Tips for food safety during camping season

Although time consuming, taking the time to prepare before camping can keep the experience fun and safe.

The first camping trip of the year is usually the most work. Restocking the camper/RV after taking everything out last fall makes for extra work. There are many things to do, including cleaning, shopping, packing and making beds, but it’s also important to keep food safety in mind as you work down your to do list.

For your own safety, it is critical that you sanitize your water system before using it. If the water system was winterized with RV antifreeze, rinse the system first. Follow the instructions in your unit’s manual for proper sanitizing.

Check your refrigerator/freezer to make sure it is working properly. Use a refrigerator thermometer in the fridge and in the freezer. The temperature in the refrigerator should be 41 degrees Fahrenheit or below for safe storage of perishable foods.
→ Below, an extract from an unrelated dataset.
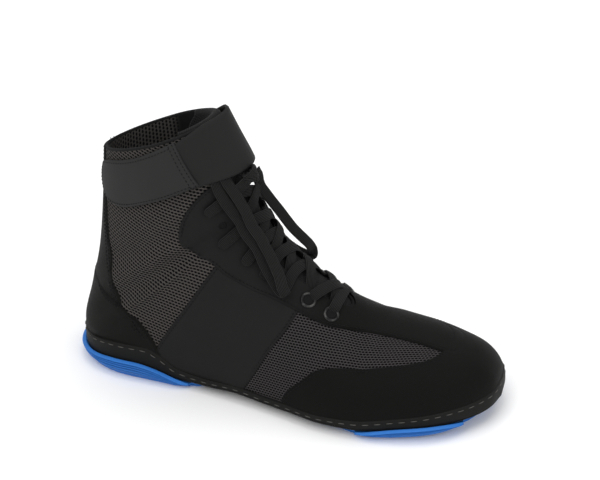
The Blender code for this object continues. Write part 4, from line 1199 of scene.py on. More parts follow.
class Lacing:
    """Lace runs over the throat, metal eyelets, the bow's knot and its two loops."""

    KNOT = (14.55, -0.045, 0.0105)
    NEAR_DOWN = ((15.25, -0.192, 0.0034), (14.85, -0.192, 0.0048), (14.30, -0.184, 0.0068), (13.30, -0.163, 0.0082),
                 (12.50, -0.152, 0.0086), (11.40, -0.156, 0.0086), (10.25, -0.170, 0.0085), (9.30, -0.212, 0.0078),
                 (8.50, -0.265, 0.0068))
    NEAR_FOLD = ((8.04, -0.298, 0.0066), (7.86, -0.302, 0.0088), (8.05, -0.284, 0.0112))
    NEAR_UP = ((8.45, -0.232, 0.0114), (8.95, -0.190, 0.0112), (9.80, -0.152, 0.0112), (10.70, -0.130, 0.0114),
               (11.90, -0.122, 0.0114), (13.07, -0.122, 0.0110), (14.20, -0.136, 0.0088), (14.85, -0.147, 0.0062),
               (15.25, -0.152, 0.0044))
    FAR_DOWN = ((14.40, 0.012, 0.0080), (13.80, 0.035, 0.0070), (13.14, 0.050, 0.0064), (12.33, 0.060, 0.0074),
                (11.48, 0.070, 0.0086), (10.70, 0.078, 0.0096), (10.01, 0.088, 0.0101), (9.40, 0.102, 0.0106),
                (8.90, 0.124, 0.0110), (8.46, 0.160, 0.0114), (8.16, 0.205, 0.0116))
    FAR_FOLD = ((7.96, 0.258, 0.0112), (7.88, 0.292, 0.0098), (8.06, 0.312, 0.0080))
    FAR_UP = ((8.70, 0.308, 0.0068), (9.50, 0.282, 0.0064), (10.40, 0.244, 0.0064), (11.60, 0.196, 0.0064),
              (12.80, 0.138, 0.0066), (13.80, 0.080, 0.0070), (14.30, 0.036, 0.0080))
    FAR_FACING = (0.29, -0.79, 0.54)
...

For campers without electric or gas refrigeration, use plenty of ice in coolers. Pack raw meat, poultry and fish in a separate cooler from produce. Restock your ice every day to keep foods cold. Keep coolers out of the sun. Bring along bottled water for drinking. It is not safe to drink water out of streams, rivers and lakes unless you have a water purification tablets or equipment.

Michigan State University Extension recommends that you do not use any canned foods that may have been left in your camper over the winter. Canned goods that have been frozen, should always be discarded. Clean surfaces in the food preparation area, sinks and refrigerator. Clean your grill if it was stored away without cleaning it first.

Part of the enjoyment of camping is the tasty food prepared outside on the wood fire or on the grill. Use a food thermometer to make sure meat, poultry and fish is cooked to the correct minimum temperature. Ground meat should be cooked to 160 F, poultry should be cooked to 165 F and steaks, ribs or chops should be at least 145 F.

Remember to use a clean plate when taking cooked foods off the grill or fire. Never reuse the plate or container that held the raw meat, fish or poultry to hold the cooked foods unless you washed it first with hot soapy water and rinsed.

A little time and effort before your camping trip can make sure you have a fun and food safe adventure.